Class A stations are those stations whose 30-year meteorological data records were the most complete and that had an adequate number (15) of candidate months after eliminating any months with data missing for more than 2 consecutive hours. The minimum of 15 candidate months permitted completion of 90% of the stations without extensive data filling. As indicated in Figure A-2, as few as 15 candidate months yielded typical months that were within the range of differences established by 25 or more candidate months when comparing monthly values of direct normal for TMY2 months with monthly averages of direct normal for the 1961-1990 period. This relationship was also found to be true for global horizontal radiation and heating and cooling degree days.

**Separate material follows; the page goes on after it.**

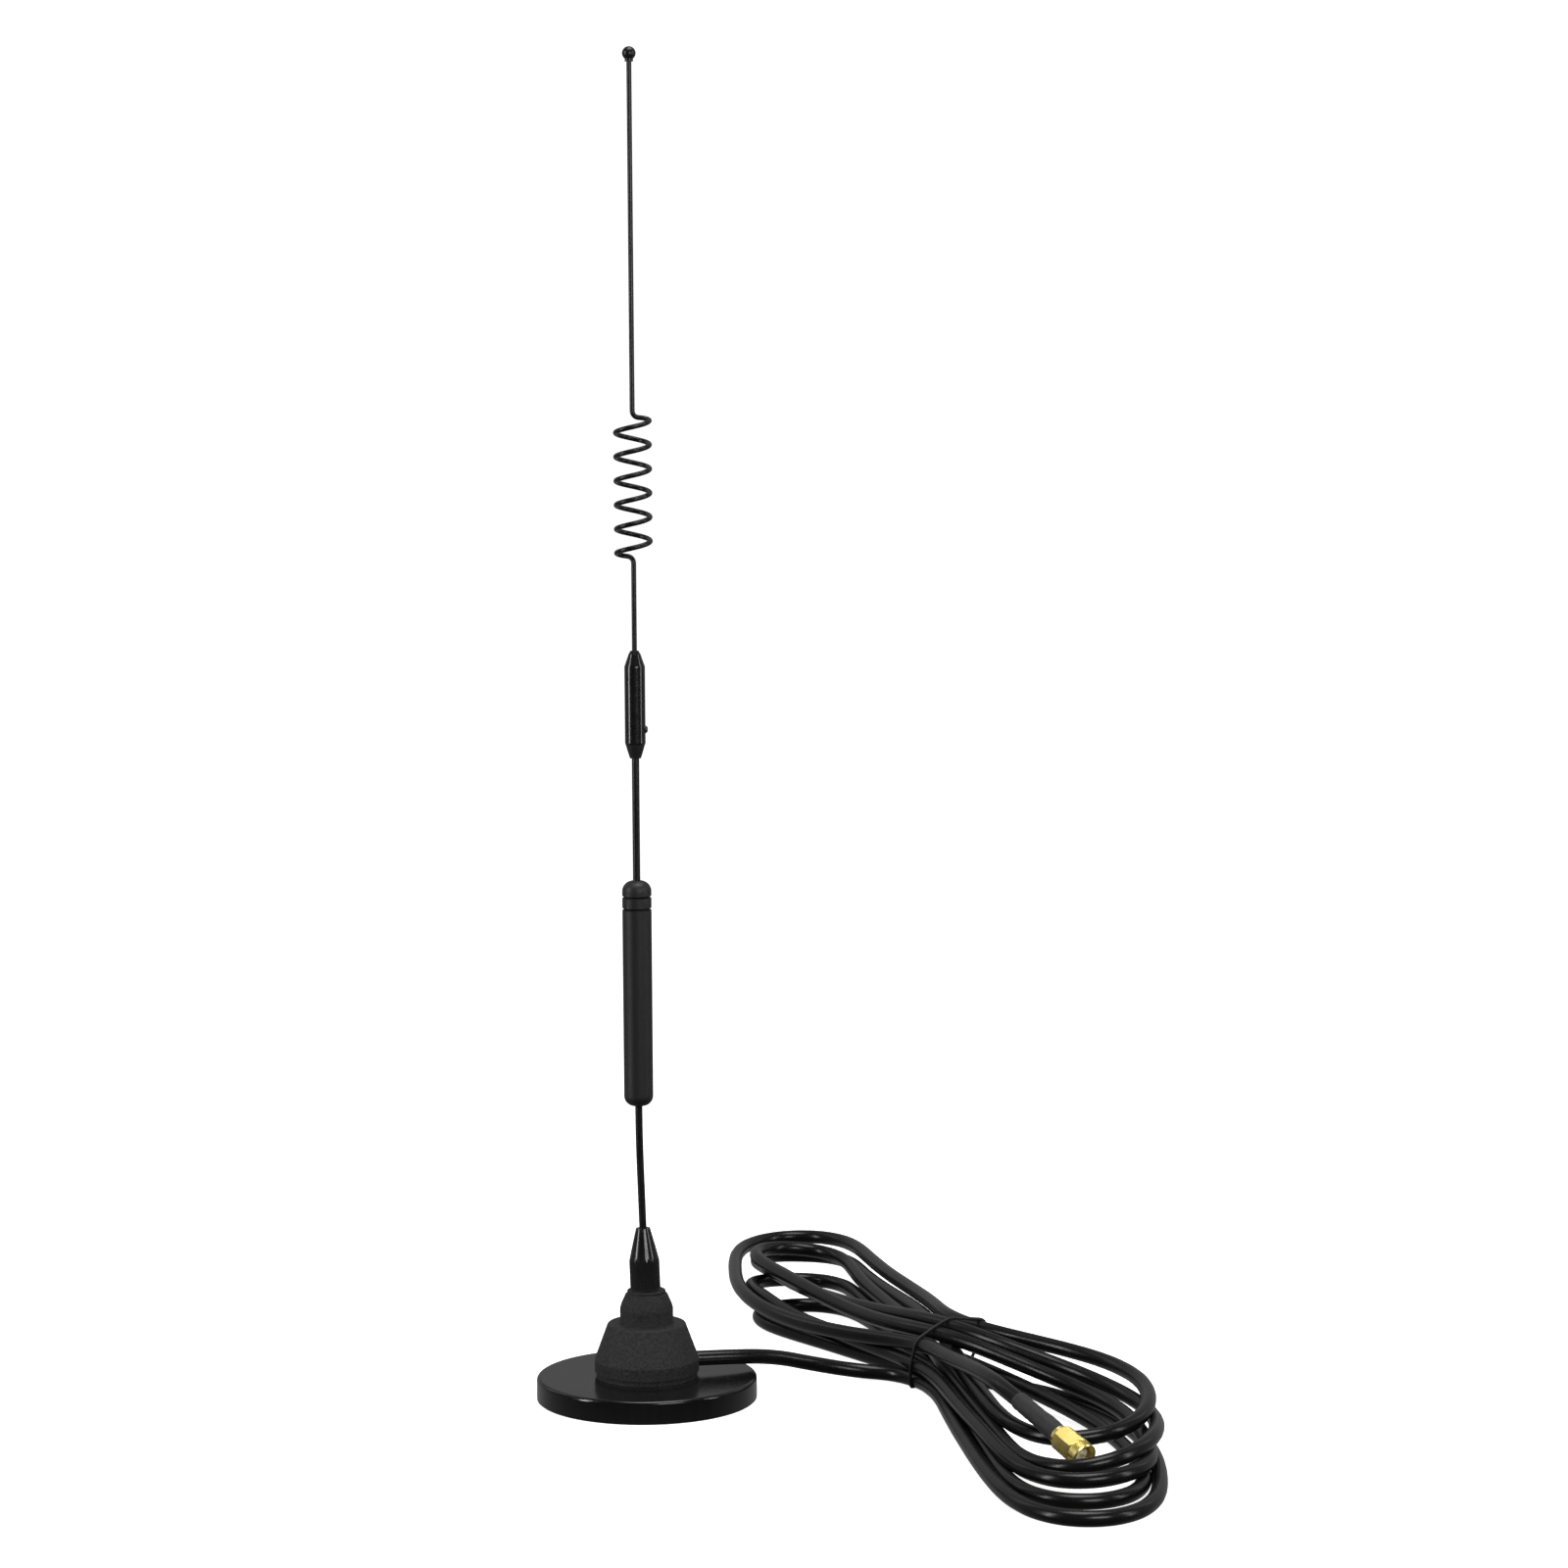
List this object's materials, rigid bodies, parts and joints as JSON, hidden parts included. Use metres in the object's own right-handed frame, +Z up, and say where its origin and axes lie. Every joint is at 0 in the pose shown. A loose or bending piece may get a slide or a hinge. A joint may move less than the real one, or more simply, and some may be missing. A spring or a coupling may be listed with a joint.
{
  "type": "omnidirectional antenna",
  "caption": "Magnetic-base whip antenna with a loading-coil sleeve, an open helix in the upper whip and a coiled coaxial lead with a screw-on connector.",
  "frame": {"origin": "centre of the underside of the magnetic base, on the surface it stands on", "axes": "+Z up along the mast, +X towards the side where the lead leaves the housing, -Y towards the near loops of the coiled lead"},
  "size_m": [0.2006, 0.3757, 0.4367],
  "materials": {
    "base_shell": "gloss black coating",
    "base_pad": "matt black pad",
    "magnet": "ground ferrite",
    "housing": "coarse moulded texture, black",
    "boot": "coarse moulded texture, black",
    "soft_rubber": "matt black",
    "steel_fixing": "zinc plated",
    "contact_brass": "bright turned",
    "copper_wire": "enamelled copper",
    "tinned_braid": "tinned braid",
    "ferrule": "gloss black plating",
    "rod": "satin black plating",
    "sleeve": "fine matt texture, black",
    "former": "natural moulded",
    "grub_screw": "black oxide",
    "jacket": "smooth half-gloss PVC, black",
    "tie": "matt black coated wire",
    "heat_shrink": "matt dark grey",
    "gold": "gold plated",
    "dielectric": "white",
    "gasket": "red-brown silicone"
  },
  "bodies": {
    "base": {"base_cup": "base_shell", "base_pad": "base_pad", "ring_magnet": "magnet", "cone_housing": "housing", "cable_grommet": "soft_rubber", "housing_screws": "steel_fixing", "insulator_boot": "boot", "contact_stud": "contact_brass", "stud_nut": "contact_brass", "stud_washer": "contact_brass", "contact_lug": "contact_brass", "ground_lug": "contact_brass", "ground_screw": "steel_fixing", "core_wire": "copper_wire", "braid_tail": "tinned_braid", "cable_lead": "jacket", "cable_tail": "jacket", "cable_hank": "jacket", "cable_tie": "tie", "heat_shrink": "heat_shrink", "crimp_ferrule": "gold", "sma_body": "gold", "sma_dielectric": "dielectric", "sma_pin": "gold", "snap_ring": "steel_fixing", "sma_gasket": "gasket"},
    "seal": {"mast_seal": "soft_rubber"},
    "mast": {"mast_ferrule": "ferrule", "lower_rod": "rod", "coil_sleeve": "sleeve", "coil_former": "former", "coil_cap_lower": "contact_brass", "coil_cap_upper": "contact_brass", "loading_coil": "copper_wire", "middle_rod": "rod", "tuning_tube": "ferrule", "tube_end_bush": "sleeve"},
    "grub": {"set_screw": "grub_screw"},
    "whip": {"upper_whip": "rod", "tip_ball": "rod"},
    "nut": {"sma_nut": "gold"}
  },
  "joints": [
    {"name": "mast_turn", "type": "hinge", "parent": "base", "child": "seal", "pos_m": [0, 0, 0.0275], "axis": [-0.0342, 0, 0.9994], "range_deg": [0, 2520]},
    {"name": "mast_lift", "type": "slide", "parent": "seal", "child": "mast", "axis": [-0.0342, 0, 0.9994], "range_m": [0, 0.0056]},
    {"name": "set_screw_turn", "type": "hinge", "parent": "mast", "child": "grub", "pos_m": [-0.00234, 0, 0.2195], "axis": [1, 0, 0.0024], "range_deg": [0, 360]},
    {"name": "whip_slide", "type": "slide", "parent": "mast", "child": "whip", "axis": [-0.0024, 0, 1], "range_m": [0, 0.022]},
    {"name": "nut_spin", "type": "hinge", "parent": "base", "child": "nut", "pos_m": [0.13533, -0.10944, 0.00899], "axis": [0.5232, -0.7989, -0.2967], "continuous": true}
  ],
  "couplings": [
    {"joint": "mast_turn", "follows": "mast_lift", "rad_per_m": 7854}
  ]
}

Class B stations had more missing data than Class A stations, and the data were filled for the index elements used to select the TMY2s. Other elements in Class B TMY2s were not filled and may be missing. Table 1-1 shows elements that may have missing data values in TMY2 files for Class A and B stations.

Class A Stations. There are 216 Class A stations. Missing data for these stations were accounted for in the following fashion:

  1. Long-term CDFs in Step 1, based on the 30-year period (excluding the El Chichon period), were determined using only measured data or data modeled (such as solar radiation) from measured or observed data.
  2. Months were eligible to be candidate months if they had no missing or filled data for periods greater than 2 hours. This accommodated data from 1965 to 1981 that was digitized by NOAA only every third hour. For the elements used for the indices, the missing data for the 2-hour sequences were replaced with interpolated or modeled values.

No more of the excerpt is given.